In the five years since the Japanese conglomerate spent more than $3.4 billion for a hunk of Hollywood, its entertainment business has foundered. Sony Pictures Entertainment, which includes Columbia and TriStar, ranks last among major studios in market share. On average, every one of its 1993 films lost money; 1994 offerings such as “Wolf” and “City Slickers II” also disappointed, though not on the scale of last’s year Schwarzenegger bomb “Last Action Hero.” Sony’s TV divisions have had little success beyond the comedy “Mad About You.” Only Sony Music, home to Mariah, the Michaels Jackson and Bolton and Pearl Jam, has prospered.
It’s not immediately clear what Sagansky’s role will be, though boosting profits would be a start. Sony Corp. of America president Michael Schulhof, who flew to Los Angeles to work out the details last week, hadn’t even settled on Sagansky’s title when the news leaked. Sony executives said Sagansky would be a kind of synergy czar who would wring greater cooperation and profits out of the company’s diverse entertainment units – from movies to music to electronic publishing. “As far as I can tell,” a bemused Sony source said, “he’s going to be crowned king of software.”
Speculation is that Sagansky will start work in the troubled film division. The most Machiavellian observers believe he may even replace chairman Peter Guber, the formerly ponytailed “Batman” producer who, along with Jon Peters, established Sony Pictures for the Japanese. Executives close to Schulhof, whose son dates Guber’s daughter, deny he is pushing Guber out. “The picture company has a series of well-publicized problems, but our profitability is far above a year ago,” he says. But insiders see Schulhof “warehousing” Sagansky until Guber can be bought out next year – for perhaps as much as $50 million. “People are saying with great regularity inside and outside the company that [Guber] is less and less engaged in the studio,” a Sony source says.
Despite what producer Barney Rosenzweig once called Sagansky’s “golden gut,” the lanky 42-year-old can hardly be considered a cinch to succeed outside the television world. As a Harvard undergrad and business-school student, he told everyone his lifelong goal was to head a network and even subscribed to Variety so he could check the weekly TV ratings. Yet he had an unspectacular tenure as TriStar’s head of production (greatest hits: “Look Who’s Talking” and “Glory”) just before taking over CBS and has professed misgivings about the film world. “He was the happiest puppy in the world when he got the CBS deal and didn’t have to deal with the motion-picture world. He thought they were all phonies,” a source told the Los Angeles Times.

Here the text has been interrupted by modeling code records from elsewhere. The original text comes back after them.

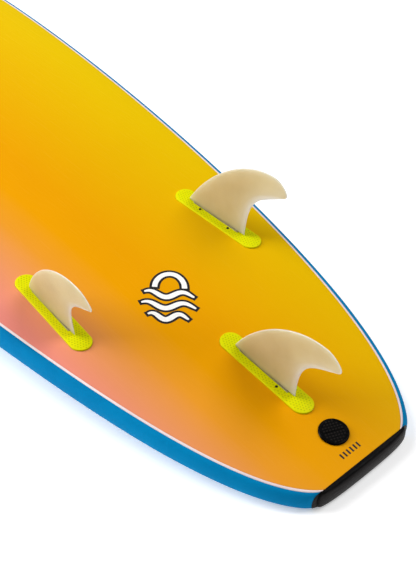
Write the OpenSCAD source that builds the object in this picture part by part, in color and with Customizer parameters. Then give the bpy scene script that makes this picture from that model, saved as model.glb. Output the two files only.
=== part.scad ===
// Soft-top surfboard with three removable fins, lying on its deck with the bottom up.
// X runs across the board, +Y runs from tail to nose and +Z points up, out of the slick bottom.
// The origin is on the floor under the middle of the board.

/* [Board] */
// Overall length, from the back of the tail bumper to the tip of the nose
board_len = 2134; // [2000:1:2300]
// Half-width of the slick bottom at its widest place
slick_half = 273; // [250:1:290]
// Distance from the tail to the widest place
wide_at = 1150; // [1000:10:1250]
// Thickness on the centreline at the thickest place
thick_mid = 83; // [75:1:95]
// Thickness of the rail halfway along
rail_mid = 46; // [40:1:52]
// How far the bottom curves away at the tail
tail_rocker = 57.5; // [45:0.5:70]
// How far the bottom curves away at the nose
nose_rocker = 105; // [80:1:130]

/* [Tail and nose] */
// Thickness at the tail
tail_thick = 28; // [26:1:32]
// Thickness at the nose
nose_thick = 24; // [22:1:28]
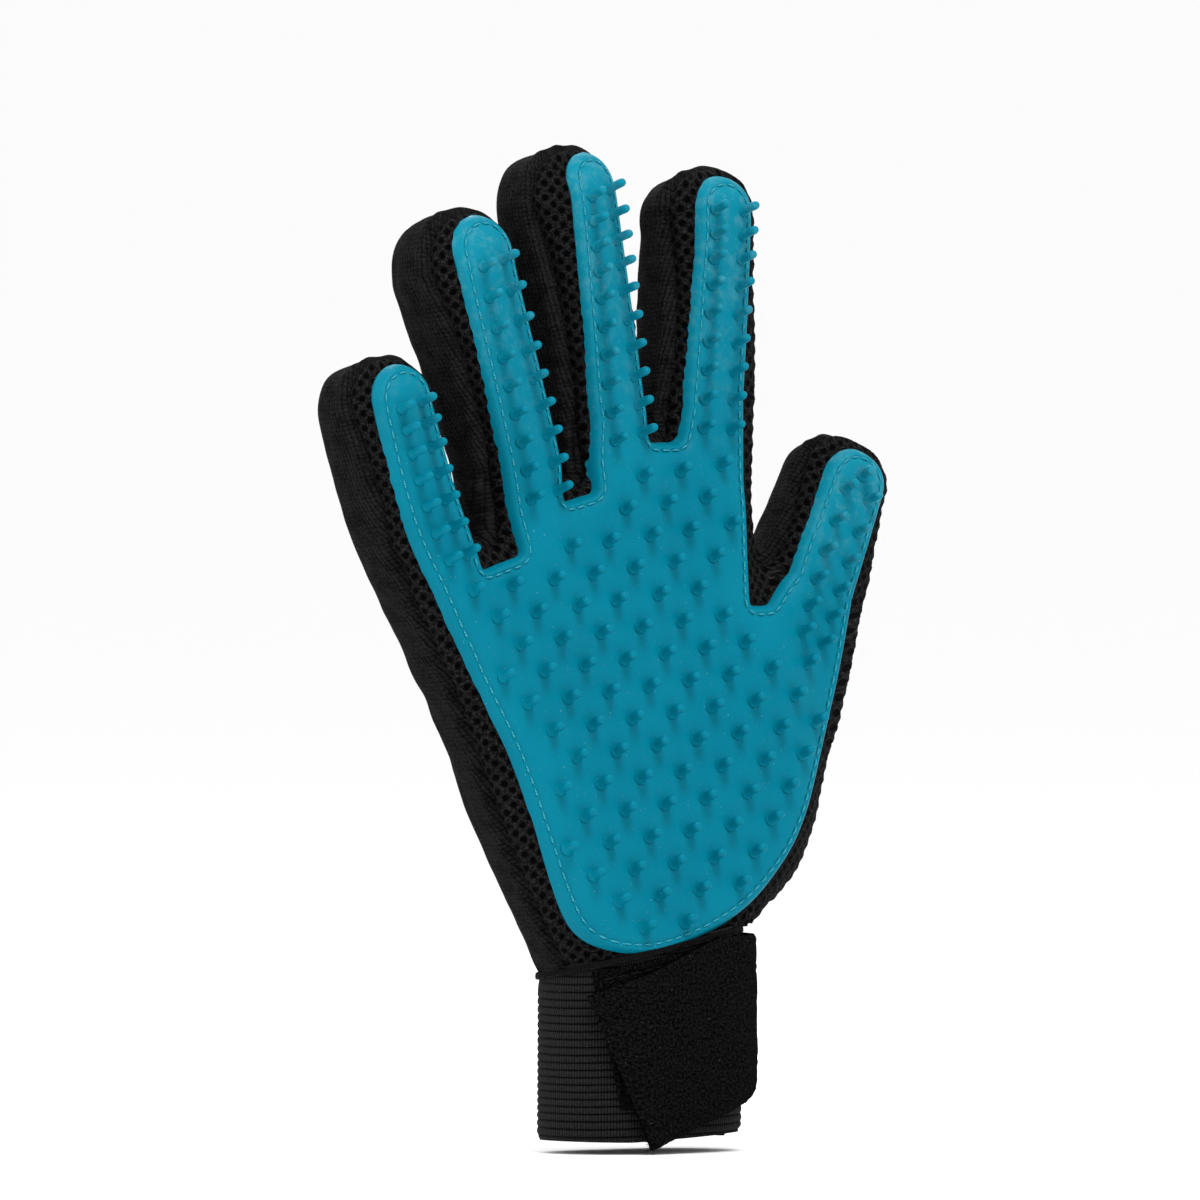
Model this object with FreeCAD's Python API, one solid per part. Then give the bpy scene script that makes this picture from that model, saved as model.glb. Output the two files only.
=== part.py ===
"""A five-finger pet grooming glove, right hand, as if worn: fingers up, palm towards -Y.

Millimetres. +Z runs up from the wrist, +X towards the thumb, -Y out of the palm. The origin is the
centre of the cuff's mouth, where the hand goes in. Fabric is 1.6 mm thick and the glove is hollow.
The hand is modelled upright in its own frame, then set a few degrees off the cuff's axis.
Each digit folds at a base line and a middle line. The fold axes lie in front of the rubber pad,
between rows of nubs, so folding opens the back of the finger and nothing meets on the palm side.
"""

import FreeCAD
import Part

import math
import os

V = FreeCAD.Vector

# Driving dimensions
FABRIC = 1.6  # thickness of the sewn fabric walls
PAD = 2.0  # thickness of the moulded rubber pad
SEAM_Y = -3.5  # the mesh front and the knit back meet on this plane
FOLD_GAP = 0.5  # clear space between two pieces at a fold line
FOLD_OUT = 2.5  # the fold axis stands this far in front of the pad
NUB_R, NUB_FOOT_R, NUB_FOOT = 1.15, 1.8, 1.0  # shank and foot radius, height of the flared foot
NUB_ROOT = 1.4  # depth that a nub is rooted in the pad
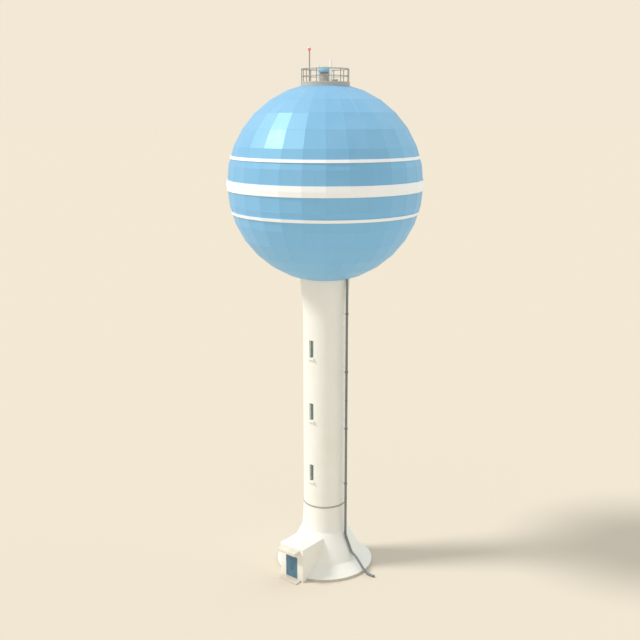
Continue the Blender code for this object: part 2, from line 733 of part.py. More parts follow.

If Schulhof keeps his word by maintaining Sagansky in his new position and out of the film department, the future is just as uncertain. The profitable music division, that bright spot on the Sony ledger, is said to have been particularly nervous about an outsider meddling with its success. A week before the Sagansky news leak when Katzenberg-mania was at its peak, Schulhof took the unusual move of announcing that the heads of all divisions would stay in place. Some say Schulhof wants Sagansky to gussy up the place so he can sell a chunk of the film division. Sony has reportedly been looking for a buyer to take 25 percent of Sony Pictures off its hands. “The notion that we would bring somebody in to dress it up is not true,” one source says. “The real test of what our businesses are worth is how well they are managed.” When you look at it that way, Sagansky has nowhere to go but up.